By FARRAH JOHNSON
SENATOR Ranard Henfield yesterday hit out at the government’s failure to make parliament more inclusive for people with disabilities.
Mr Henfield noted parliametarians in both the Lower and Upper Houses were not required to “upload their contributions” to a website that is accessible for the disabled.
He also pointed out that both buildings were still inaccessible to people with mobility issues.
“Throughout my contributions you would have heard me referring to the listening public and the persons reading along,” Mr Henfield said.
“I do so because I have to keep reminding parliament that not every Bahamian can hear these parliamentary debates if there is no interpreter for the deaf or HOH in the house or in the senate, and we have been here two years.
“There isn’t even handicapped parking reserved for members of the public that may wish to attend these national debates on matters that will affect their daily lives.”
Mr Henfield asserted that all citizens have the right to be aware of the laws being passed in the country and insisted legislators must “take the initiative” to ensure these processes are more inclusive.
He made the remarks in the Senate as the upper chamber passed legislation to regulate non-profit organisations .
Senator Henfield further advocated for parliament to “engage the public more”.
“Once school opens in September,” he said, “I believe it would be a good move for parliament - especially the senate - to engage the public more via talk shows and interviews in the role of both the house and the senate, the bills passed thus far and the legislative agenda for the remainder of the year.”
Mr Henfield said he is also pushing for the Senate to be opened to youth debates, similar to Youth in Parliament in the House of Assembly.
“I’d wish I would have been successful in convincing the powers that be… I may not have gotten far so far, but as certain as this table needs to be replaced I intend to resume that once we return in October,” he said.

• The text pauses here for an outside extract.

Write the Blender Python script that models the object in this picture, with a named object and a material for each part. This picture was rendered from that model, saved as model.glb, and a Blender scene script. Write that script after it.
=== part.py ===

He also spoke to Our Carmichael’s fourth annual back to school initiative, which provides “hundreds of uniforms for students in the Carmichael area. The event will be staged on August 17. Mr Henfield said the organisation usually purchases the uniforms through partnerships with local retailers. However, this year it will seek to empower students by purchasing professional sewing machines to teach 10 students.
He added: “So that come next year rather than spending over $20,000 dollars with the big names like Sandy’s, we will be able to purchase those uniforms for the community from those students.”